Armor Modification: Raises or lowers the target’s armor rating by the given number of points.

Accuracy Modification: Raises or lowers the target’s accuracy by the given number of points.

Haste: Increases the target’s haste level by the given number of points. 1 point of haste gives the target one extra attack every ten turns. A haste of 2 would give the character an extra action every 5 rounds, a haste of 5 would give the target an extra action every other turn, etc.

Recapacitation: Restores a character from incapacitated status. Target will have only one hit point, one point of endurance, and will be at maximum exhaustion when restored, however.  Note that in Frayed Knights: The Skull of S’makh-Daon, the only spell with this effect is above the level cap, so it can only be used via magic items.

Negate Status: Reduces the duration of the given status effect by a number of turns.

Modify Attribute: Modifies the given attribute by the given amount.

Resist Damage: Resists damage of the given type by the given number of points.
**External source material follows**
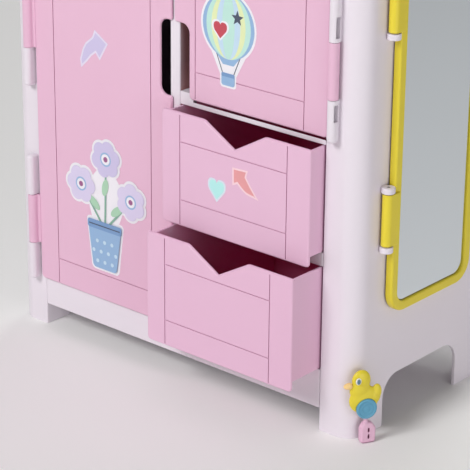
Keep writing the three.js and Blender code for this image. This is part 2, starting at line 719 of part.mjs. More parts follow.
/** The snap-on duck ornament, drawn facing -Y and then turned round the post's corner. */
function buildOrnament() {
  const group = new THREE.Group();
  group.position.set(outer - sideCornerRadius, frameSetBack + sideCornerRadius, 0);
  group.rotation.z = ornamentTurn;
  wardrobe.add(group);
  const back = -sideCornerRadius - ornamentStandOff;
  const face = back - duckThickness;
  const core = back - duckThickness / 2;

  const puff = ([x, z], halfLength, halfHeight) =>
    solid(new THREE.SphereGeometry(1, 24, 12).rotateX(Math.PI / 2)
      .scale(halfLength, duckThickness / 2, halfHeight).translate(x, core, z));
  const round = ([x, z], radius, y0, y1, sides = 16) =>
    solid(new THREE.CylinderGeometry(radius, radius, y1 - y0, sides).translate(x, (y0 + y1) / 2, z));

  const discBack = face + discThickness / 2;
  const discFace = discBack - discThickness;
  const discRoom = round(discCentre, discRadius + seat, face - overrun, discBack + seat, 24);
  const stemRoom = rod(stemAcross, core, footHeight, stemTop + seat, stemRadius + seat);
  const duck = join(puff(headCentre, headLength, headRadius), puff(neckCentre, neckLength, neckRadius),
    puff(bodyCentre, bodyLength, bodyRadius), puff(tailCentre, tailLength, tailRadius));
  piece('duck_body', yellow, cut(duck, discRoom, stemRoom), group);

  const beakRoot = neckCentre[0] - neckLength - seat;
  piece('duck_beak', orange, solid(
    new THREE.CylinderGeometry(beakTipRadius, beakRootRadius, beakLength, 12).rotateZ(Math.PI / 2)
      .translate(beakRoot - beakLength / 2, core, headCentre[1] - beakDrop)), group);

  const eye = [headCentre[0] + headLength * eyeAcrossShare, headCentre[1] + headRadius * eyeUpShare];
  const eyeFace = face - eyeSeat - eyeThickness;
  piece('duck_eye', vinyl, round(eye, eyeRadius, eyeFace, face - eyeSeat), group);
  piece('duck_pupil', dark,
    round(eye, pupilRadius, eyeFace - eyeSeat - eyeThickness, eyeFace - eyeSeat), group);

  const grooved = discGrooveShares.map((share) => cut(
    round(discCentre, discRadius * share, discFace - overrun, discFace + discGroove, 24),
    round(discCentre, discRadius * share - discGrooveWidth, discFace - 2 * overrun, discBack, 24)));
  piece('duck_disc', blue, cut(round(discCentre, discRadius, discFace, discBack, 24), ...grooved), group);

  const footBack = core + footThickness / 2;
  const footFace = footBack - footThickness;
  const footBlock = facing(outline(rectangle(footCentre - footWidth / 2, footCentre + footWidth / 2, 0,
    footHeight, footCorner)), footFace, footBack);
  const slots = [-1, 1].map((way) => {
    const z = footHeight / 2 + (way * (footSlotGap + footSlotHeight)) / 2;
    return block(footCentre - footSlotWidth / 2, footCentre + footSlotWidth / 2, footFace - overrun,
      core, z - footSlotHeight / 2, z + footSlotHeight / 2);
  });
  const stem = rod(stemAcross, core, footHeight - footCorner, stemTop, stemRadius);
  piece('duck_foot', pink, cut(join(footBlock, stem), ...slots), group);
  piece('duck_peg', white,
    round([0, bodyCentre[1]], pegRadius, back + seat, -sideCornerRadius - seat, 12), group);
}

/** Adds one sticker made of shapes drawn in X and Z, on a face at the given y. */
function sticker(name, shapes, face) {
  const layers = shapes.map((shape) =>
    facing(shape, face - stickerGap - stickerThickness, face - stickerGap, 3));
  piece(name, vinyl, join(...layers));
}

/** An outline from shares of a sticker's width and height, from its lower left corner. */
const fromShares = ({ width, height }, shares, left, bottom) =>
  outline(shares.map(([u, v]) => [left + u * width, bottom + v * height, stickerCorner]));

/** A heart, from its tip up. */
function heartShape({ width, height }, left, bottom) {
  const [x0, x1, x2] = [left, left + width / 2, left + width];
  const low = bottom;
  const { shoulder, dip, top } = Object.fromEntries(Object.entries(heartShares)
    .map(([name, share]) => [name, bottom + share * height]));
  const heart = new THREE.Shape();
  heart.moveTo(x1, low);
  heart.bezierCurveTo((x0 + x1) / 2, (low + shoulder) / 2, x0, (low + shoulder) / 2, x0, shoulder);
  heart.bezierCurveTo(x0, top, (x0 + x1) / 2, top, x1, dip);
  heart.bezierCurveTo((x1 + x2) / 2, top, x2, top, x2, shoulder);
  heart.bezierCurveTo(x2, (low + shoulder) / 2, (x1 + x2) / 2, (low + shoulder) / 2, x1, low);
  return heart;
}

/** The printed stickers, each with its true outline. */
function buildStickers() {
  const leftEdge = -doorGap;
  sticker('sticker_arrow_lilac', [fromShares(lilacArrow, lilacArrowShares,
    leftEdge - lilacArrow.across - lilacArrow.width, leftDoorBottom + lilacArrow.up)], 0);

  const potMiddle = leftEdge - flowerPot.middle;
  const potBottom = leftDoorBottom + flowerPot.up;
  const halfPot = flowerPot.width / 2;
  const halfFoot = flowerPot.footWidth / 2;
  const heads = flowerShares.map(([u, v]) =>
    [potMiddle + u * flowerPot.width, potBottom + v * flowerPot.height]);
  const pot = outline([
    [potMiddle - halfFoot, potBottom, flowerPot.corner],
    [potMiddle + halfFoot, potBottom, flowerPot.corner],
    [potMiddle + halfPot, potBottom + flowerPot.height, flowerPot.corner],
    [potMiddle - halfPot, potBottom + flowerPot.height, flowerPot.corner]]);
  const flowers = heads.map(([x, z]) => circle(x, z, flowerRadius));
  const stems = outline([[potMiddle - halfFoot, potBottom + stemStart],
    [potMiddle + halfFoot, potBottom + stemStart], heads[2], heads[1], heads[0]]);
  sticker('sticker_flowerpot', [pot, stems, ...flowers], 0);

  const middle = doorGap + balloon.middle;
  const low = rightDoorBottom + balloon.up;
  const centre = low + balloon.rise;
  const drop = centre - balloon.radius * balloonDropShare;
  const waist = balloon.radius * balloonWaistShare;
  const halfBasket = balloon.basket / 2;
  sticker('sticker_balloon', [
    circle(middle, centre, balloon.radius),
    outline([
      [middle - halfBasket, low + balloon.basketHeight], [middle + halfBasket, low + balloon.basketHeight],
      [middle + waist, drop], [middle - waist, drop]]),
    outline(rectangle(middle - halfBasket, middle + halfBasket, low,
      low + balloon.basketHeight + basketLap, balloon.corner)),
  ], 0);

  const face = -upperDrawerOut;
  sticker('sticker_heart_mint',
    [heartShape(mintHeart, mintHeart.across, upperDrawerBottom + mintHeart.up)], face);
  sticker('sticker_arrow_coral', [fromShares(coralArrow, coralArrowShares, coralArrow.across,
    upperDrawerBottom + coralArrow.up)], face);
}

buildFrame();
buildDoors();
buildDrawer('upper_drawer', upperDrawerBottom, upperDrawerOut);
buildDrawer('lower_drawer', lowerDrawerBottom, lowerDrawerOut);
buildInside();
buildMirror();
buildOrnament();
buildStickers();

const extent = new THREE.Box3().setFromObject(wardrobe, true);
const middle = extent.getCenter(new THREE.Vector3());
wardrobe.position.set(-middle.x, -middle.y, -extent.min.z);

export default wardrobe;
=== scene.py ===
"""Fine surfaces and finishes of a doll's wardrobe in moulded plastic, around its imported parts.

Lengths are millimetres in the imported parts' own frame and become metres when a piece is made.
The front faces -Y, +X is to the right and the wardrobe stands on z = 0.
"""
from __future__ import annotations

import json
import logging
import math
from collections.abc import Callable, Iterable, Sequence
from dataclasses import dataclass
from enum import Enum

import bmesh
import bpy
from mathutils import Color, Matrix, Vector

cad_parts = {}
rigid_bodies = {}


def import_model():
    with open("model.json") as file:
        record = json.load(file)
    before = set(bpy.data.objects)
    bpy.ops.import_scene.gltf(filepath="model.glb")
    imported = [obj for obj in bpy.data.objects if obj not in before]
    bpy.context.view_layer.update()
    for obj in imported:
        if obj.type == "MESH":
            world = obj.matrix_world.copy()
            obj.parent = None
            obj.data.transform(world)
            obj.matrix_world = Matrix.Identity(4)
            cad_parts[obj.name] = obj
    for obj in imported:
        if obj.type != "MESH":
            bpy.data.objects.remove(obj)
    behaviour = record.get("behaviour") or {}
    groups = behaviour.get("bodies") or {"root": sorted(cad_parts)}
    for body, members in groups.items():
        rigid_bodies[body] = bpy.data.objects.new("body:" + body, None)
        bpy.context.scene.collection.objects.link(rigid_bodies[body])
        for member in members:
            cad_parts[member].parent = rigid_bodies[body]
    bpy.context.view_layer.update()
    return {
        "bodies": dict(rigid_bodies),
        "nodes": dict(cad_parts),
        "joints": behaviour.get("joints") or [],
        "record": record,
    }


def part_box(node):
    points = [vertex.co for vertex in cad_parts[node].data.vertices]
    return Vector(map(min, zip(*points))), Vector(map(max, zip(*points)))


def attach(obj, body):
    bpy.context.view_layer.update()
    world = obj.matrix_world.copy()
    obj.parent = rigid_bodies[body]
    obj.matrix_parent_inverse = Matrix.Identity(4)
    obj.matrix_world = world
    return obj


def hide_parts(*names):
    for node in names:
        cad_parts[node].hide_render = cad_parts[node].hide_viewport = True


LOG = logging.getLogger("wardrobe")
MM = 0.001
SAME_PLACE = 0.01
ROOM = 1.0  # past what a tool cuts, and round a place that is looked for
SHALLOW, SHARP, SQUARE = 30.0, 40.0, 60.0  # least angles of an edge, in degrees
SQUARELY = 0.99  # least part of a face's normal that lies along an axis, where the face looks along it
GROOVE_WIDTH, GROOVE_DEPTH = 0.9, 0.8
FRAME_BODY = "cabinet"
SIDES = ((-1, "left"), (1, "right"))
HANDLE_WIDTHS = {"left": 13.4, "right": 17.1}  # how far the handle openings reach into the doors
# print holds the stickers' printed colours; inside marks the faces that take painted shade inside a hollow
PRINT, SHADED_INSIDE = "print", "inside"

Solid = bmesh.types.BMesh
Socket = bpy.types.NodeSocket
Sockets = bpy.types.bpy_prop_collection
Tree = bpy.types.NodeTree
Corner = tuple[float, float, float]
Pair = tuple[float, float]


class Along(Enum):
    """Direction that a section is drawn out in, after the two axes that it is drawn in."""

    X = (1, 2, 0)
    Y = (0, 2, 1)
    Z = (0, 1, 2)


class Join(Enum):
    """How one solid meets another."""

    CARVE = "DIFFERENCE"
    WELD = "UNION"


@dataclass(frozen=True)
class Span:
    """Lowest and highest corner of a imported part, in millimetres."""

    low: Vector
    high: Vector

    @classmethod
    def of(cls, node: str) -> Span:
        """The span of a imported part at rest."""
        low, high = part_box(node)
        return cls(Vector(low) / MM, Vector(high) / MM)

    @property
    def middle(self) -> Vector:
        """The middle of the span."""
        return (self.low + self.high) / 2

    @property
    def size(self) -> Vector:
        """The three lengths of the span."""
        return self.high - self.low


def joint_axis(frame: dict, name: str) -> Vector:
    """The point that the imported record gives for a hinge, in millimetres."""
    found = next(joint for joint in frame["joints"] if joint["name"] == name)
    return Vector(found["pos_m"]) / MM


def linear(colour: str) -> tuple[float, float, float, float]:
    """Turns a colour such as e6b9d2 into the linear values that shaders take."""
    shown = Color(tuple(value / 255 for value in bytes.fromhex(colour)))
    return (*shown.from_srgb_to_scene_linear(), 1.0)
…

Filed Under: Frayed Knights - Comments: 3 Comments to Read

  • The Former Muriel Ironsort said,

    Um. Would it be possible to include the full list of spells in an appendix or something? Or is that info at least available in game as part of a civilopedia kind of thing? Not everyone might want that kind of data, but a lot of people will, I think. (Some for the collector perspective, to make sure you find all the rare ones out there, and some just for the knowledge of what they do.)

  • Rampant Coyote said,

    The full list will probably be in the manual. I’m not sure whether or not to include the rare spells. But I’m working on stuff this week to make all that information available in-game for all spells.

  • Maklak said,

    About Duration-based effects: If there is a dispel, then DnD approach would seem good. Identical spells stick, but only the strongest one is in effect. In case of dispel all are affected separately, so stacking is marginally useful. In case of DoT and HoT maybe the effect should be cumulative.

    Ah, so there is a haste spell, and it is potentially stronger than feats.